Start Information supplied
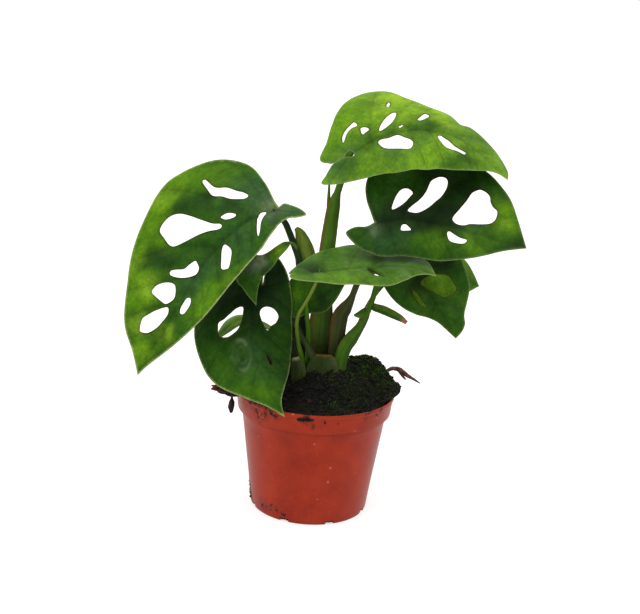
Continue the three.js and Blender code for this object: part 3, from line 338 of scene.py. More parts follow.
# A stalk's core is a little flat, and its wings bend forward. It tapers over some mm where it joins
# its blade.
STALK = {
    "step": 1.6, "sides": 40, "per_span": 24, "flatness": 0.9, "wing_bend": 0.4, "taper": 7,
    "slimmest": 0.3, "grain": 0.12, "grain_scale": 0.25, "uv_around": 0.2, "seed": 60,
}
SHEATH_FACE = (0, 1, -0.15)
STALKS = {
    "left_petiole": [
        [(-15, 28, 76, 2.6, 4), (-15.5, 28, 102, 3, 6.5), (-15.5, 26, 124, 3, 7), (-15.5, 22, 145, 2.8, 6),
         (-15.3, 17, 166, 2.7, 3.8), (-17.8, 11, 186, 2.6, 3), (-23.8, 6, 203, 2.5), (-30.5, 5, 217, 2.3),
         (-39, 1.5, 226, 2)],
    ],
    "front_petiole": [
        [(2, -3, 78, 2.4), (1, -2, 108, 2.6, 4), (-7, -1, 123, 2.2, 2.6), (-13, 1, 132, 2),
         (-20, 6, 143, 1.9), (-28, 6, 153, 1.8), (-36, 2, 161, 1.8), (-43, -7, 167, 1.7)],
    ],
    "top_petiole": [
        [(3, 20, 76, 3, 5), (2.6, 20, 103, 3.5, 8.6), (1.4, 16.5, 137, 3.2, 9.2),
         (1.2, 13.5, 155, 3.1, 7.8), (1, 10, 177, 3, 6.2), (3, 6, 209, 2.8, 5.6), (5, 3, 232, 2.6, 4.8),
         (9, 0.5, 250, 2.5), (11.4, 0.6, 262, 2.6), (13, 0.3, 269, 2.8), (19, -1, 273.8, 2.3)],
        [(2, 4, 215, 0.8, 1.6), (1, 3, 233, 0.7, 1.4), (0.5, 2, 251, 0.4, 0.6)],
    ],
    "right_petiole": [
        [(12, 12, 76, 3, 4), (14, 12, 106, 3.3, 6), (14, 11, 130, 3.1, 6), (15, 8.5, 146, 2.9, 6.2),
         (18.5, 6.5, 154, 2.7, 5.2), (22.5, 4.5, 162.5, 2.4, 2.8), (27, 2.5, 177, 2.4),
         (32.6, 1, 182, 2.4, 3.6), (36.6, -1, 188, 2.4, 3.8), (38, -3, 196, 2.3, 2.8),
         (38.4, -4.2, 205, 2.2), (39.6, -11, 214, 2.1), (42, -23, 227, 2)],
    ],
    "middle_petiole": [
        [(-10, 0, 80, 1.8), (-10, 0, 108, 2, 2.8), (-15, -8, 131, 1.5), (-16, -18, 151, 1.3),
         (-9, -32, 170, 1.2), (-4, -46, 186, 1.2), (-2, -51, 196, 1.2)],
    ],
    "lower_petiole": [
        [(17, 3, 78, 3), (17, 3, 106, 3.2, 5), (19.5, 3.5, 122, 3, 5.2), (24.5, 5.5, 131, 2.8, 5.2),
         (30, 8, 139, 2.5, 3.6), (34.5, 10.5, 148, 2.3, 2.8), (38.5, 13, 160, 2.1), (41.5, 16, 172, 2.1),
         (47, 19, 182, 2), (54, 20, 188, 2), (61, 18, 192, 2), (64, 14, 194.5, 2)],
        [(34.5, 10.8, 150.5, 1, 4.2), (31, 9, 149.5, 0.9, 3.6), (28, 7.5, 149, 0.7, 2.2),
         (25.4, 6.5, 148.8, 0.4, 0.8)],
    ],
    "folded_petiole": [
        [(-20, 7.5, 196, 1.3), (-21, 3, 199.5, 1.2), (-23, -2, 202.5, 1.1), (-26, -8, 204.5, 1)],
    ],
    "back_right_petiole": [
        [(18, 18, 78, 2.2), (19, 20, 106, 2.2), (28, 28, 128, 2), (37, 34, 151, 1.7), (48, 38, 167, 1.6),
         (58, 38, 177, 1.6), (67, 37, 182, 1.5)],
    ],
    "inner_petiole": [
        [(-8, 9, 80, 1.8), (-7.4, 8, 109, 2), (-7.3, 5.5, 123, 2), (-7.8, 2, 136, 1.9),
         (-9.2, -1.5, 146, 1.7), (-10, -2, 154, 1.5), (-9.5, 0, 159, 1.3)],
    ],
    "back_left_petiole": [
        [(-14, 17, 80, 1.8), (-13, 17, 103, 2), (-19, 17, 116, 1.7), (-25, 16, 124, 1.5),
         (-33, 13, 132, 1.4)],
    ],
    "furled_leaf": [
        [(-7, 18, 168, 2), (-9.5, 16.5, 178, 3, 4.4), (-12.2, 16, 192, 3.4, 5.7),
         (-16.6, 14.5, 202, 3.3, 5.2), (-19, 13.5, 207.5, 2.6, 3.6), (-21.8, 12.5, 211, 1, 1.6)],
    ],
    "cataphyll": [
        [(37, 14, 156, 0.9, 1.8), (41, 10, 155, 0.9, 3), (47, 8, 154, 0.8, 3.4), (54, 7, 151.5, 0.8, 3.2),
         (60, 6, 149, 0.8, 2.6), (65, 5, 146, 0.5, 1.4)],
    ],
    "old_sheath_left": [
        [(-12, -8, 84, 1, 4.6), (-13, -8.5, 105, 1, 5.8), (-14.8, -9, 113, 0.8, 4.8),
         (-16.2, -9.5, 118, 0.5, 2.2)],
    ],
    "old_sheath_front": [
        [(4, -8, 84, 1.4, 12), (4.5, -8.5, 104, 1.5, 12.5), (4.8, -8.4, 112, 1.3, 11.5),
         (5, -8, 118, 1, 8.5), (5, -7.6, 121, 0.6, 5)],
    ],
}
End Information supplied
Write out the whole listing again. Match it word for word.

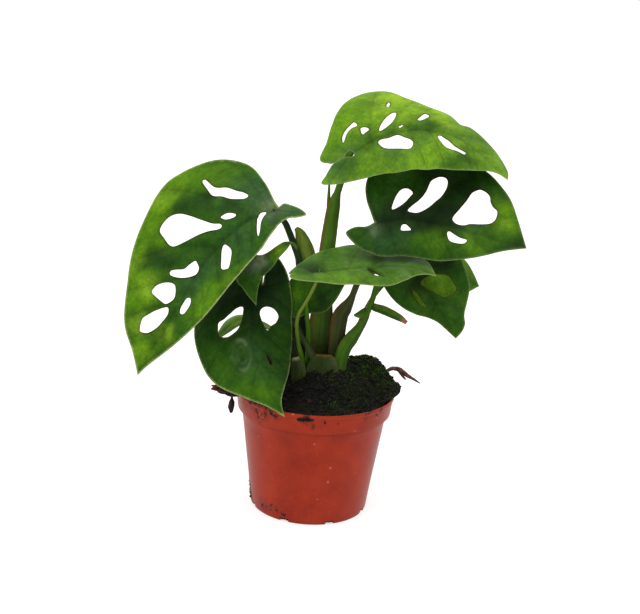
Continue the three.js and Blender code for this object: part 3, from line 338 of scene.py. More parts follow.
# A stalk's core is a little flat, and its wings bend forward. It tapers over some mm where it joins
# its blade.
STALK = {
    "step": 1.6, "sides": 40, "per_span": 24, "flatness": 0.9, "wing_bend": 0.4, "taper": 7,
    "slimmest": 0.3, "grain": 0.12, "grain_scale": 0.25, "uv_around": 0.2, "seed": 60,
}
SHEATH_FACE = (0, 1, -0.15)
STALKS = {
    "left_petiole": [
        [(-15, 28, 76, 2.6, 4), (-15.5, 28, 102, 3, 6.5), (-15.5, 26, 124, 3, 7), (-15.5, 22, 145, 2.8, 6),
         (-15.3, 17, 166, 2.7, 3.8), (-17.8, 11, 186, 2.6, 3), (-23.8, 6, 203, 2.5), (-30.5, 5, 217, 2.3),
         (-39, 1.5, 226, 2)],
    ],
    "front_petiole": [
        [(2, -3, 78, 2.4), (1, -2, 108, 2.6, 4), (-7, -1, 123, 2.2, 2.6), (-13, 1, 132, 2),
         (-20, 6, 143, 1.9), (-28, 6, 153, 1.8), (-36, 2, 161, 1.8), (-43, -7, 167, 1.7)],
    ],
    "top_petiole": [
        [(3, 20, 76, 3, 5), (2.6, 20, 103, 3.5, 8.6), (1.4, 16.5, 137, 3.2, 9.2),
         (1.2, 13.5, 155, 3.1, 7.8), (1, 10, 177, 3, 6.2), (3, 6, 209, 2.8, 5.6), (5, 3, 232, 2.6, 4.8),
         (9, 0.5, 250, 2.5), (11.4, 0.6, 262, 2.6), (13, 0.3, 269, 2.8), (19, -1, 273.8, 2.3)],
        [(2, 4, 215, 0.8, 1.6), (1, 3, 233, 0.7, 1.4), (0.5, 2, 251, 0.4, 0.6)],
    ],
    "right_petiole": [
        [(12, 12, 76, 3, 4), (14, 12, 106, 3.3, 6), (14, 11, 130, 3.1, 6), (15, 8.5, 146, 2.9, 6.2),
         (18.5, 6.5, 154, 2.7, 5.2), (22.5, 4.5, 162.5, 2.4, 2.8), (27, 2.5, 177, 2.4),
         (32.6, 1, 182, 2.4, 3.6), (36.6, -1, 188, 2.4, 3.8), (38, -3, 196, 2.3, 2.8),
         (38.4, -4.2, 205, 2.2), (39.6, -11, 214, 2.1), (42, -23, 227, 2)],
    ],
    "middle_petiole": [
        [(-10, 0, 80, 1.8), (-10, 0, 108, 2, 2.8), (-15, -8, 131, 1.5), (-16, -18, 151, 1.3),
         (-9, -32, 170, 1.2), (-4, -46, 186, 1.2), (-2, -51, 196, 1.2)],
    ],
    "lower_petiole": [
        [(17, 3, 78, 3), (17, 3, 106, 3.2, 5), (19.5, 3.5, 122, 3, 5.2), (24.5, 5.5, 131, 2.8, 5.2),
         (30, 8, 139, 2.5, 3.6), (34.5, 10.5, 148, 2.3, 2.8), (38.5, 13, 160, 2.1), (41.5, 16, 172, 2.1),
         (47, 19, 182, 2), (54, 20, 188, 2), (61, 18, 192, 2), (64, 14, 194.5, 2)],
        [(34.5, 10.8, 150.5, 1, 4.2), (31, 9, 149.5, 0.9, 3.6), (28, 7.5, 149, 0.7, 2.2),
         (25.4, 6.5, 148.8, 0.4, 0.8)],
    ],
    "folded_petiole": [
        [(-20, 7.5, 196, 1.3), (-21, 3, 199.5, 1.2), (-23, -2, 202.5, 1.1), (-26, -8, 204.5, 1)],
    ],
    "back_right_petiole": [
        [(18, 18, 78, 2.2), (19, 20, 106, 2.2), (28, 28, 128, 2), (37, 34, 151, 1.7), (48, 38, 167, 1.6),
         (58, 38, 177, 1.6), (67, 37, 182, 1.5)],
    ],
    "inner_petiole": [
        [(-8, 9, 80, 1.8), (-7.4, 8, 109, 2), (-7.3, 5.5, 123, 2), (-7.8, 2, 136, 1.9),
         (-9.2, -1.5, 146, 1.7), (-10, -2, 154, 1.5), (-9.5, 0, 159, 1.3)],
    ],
    "back_left_petiole": [
        [(-14, 17, 80, 1.8), (-13, 17, 103, 2), (-19, 17, 116, 1.7), (-25, 16, 124, 1.5),
         (-33, 13, 132, 1.4)],
    ],
    "furled_leaf": [
        [(-7, 18, 168, 2), (-9.5, 16.5, 178, 3, 4.4), (-12.2, 16, 192, 3.4, 5.7),
         (-16.6, 14.5, 202, 3.3, 5.2), (-19, 13.5, 207.5, 2.6, 3.6), (-21.8, 12.5, 211, 1, 1.6)],
    ],
    "cataphyll": [
        [(37, 14, 156, 0.9, 1.8), (41, 10, 155, 0.9, 3), (47, 8, 154, 0.8, 3.4), (54, 7, 151.5, 0.8, 3.2),
         (60, 6, 149, 0.8, 2.6), (65, 5, 146, 0.5, 1.4)],
    ],
    "old_sheath_left": [
        [(-12, -8, 84, 1, 4.6), (-13, -8.5, 105, 1, 5.8), (-14.8, -9, 113, 0.8, 4.8),
         (-16.2, -9.5, 118, 0.5, 2.2)],
    ],
    "old_sheath_front": [
        [(4, -8, 84, 1.4, 12), (4.5, -8.5, 104, 1.5, 12.5), (4.8, -8.4, 112, 1.3, 11.5),
         (5, -8, 118, 1, 8.5), (5, -7.6, 121, 0.6, 5)],
    ],
}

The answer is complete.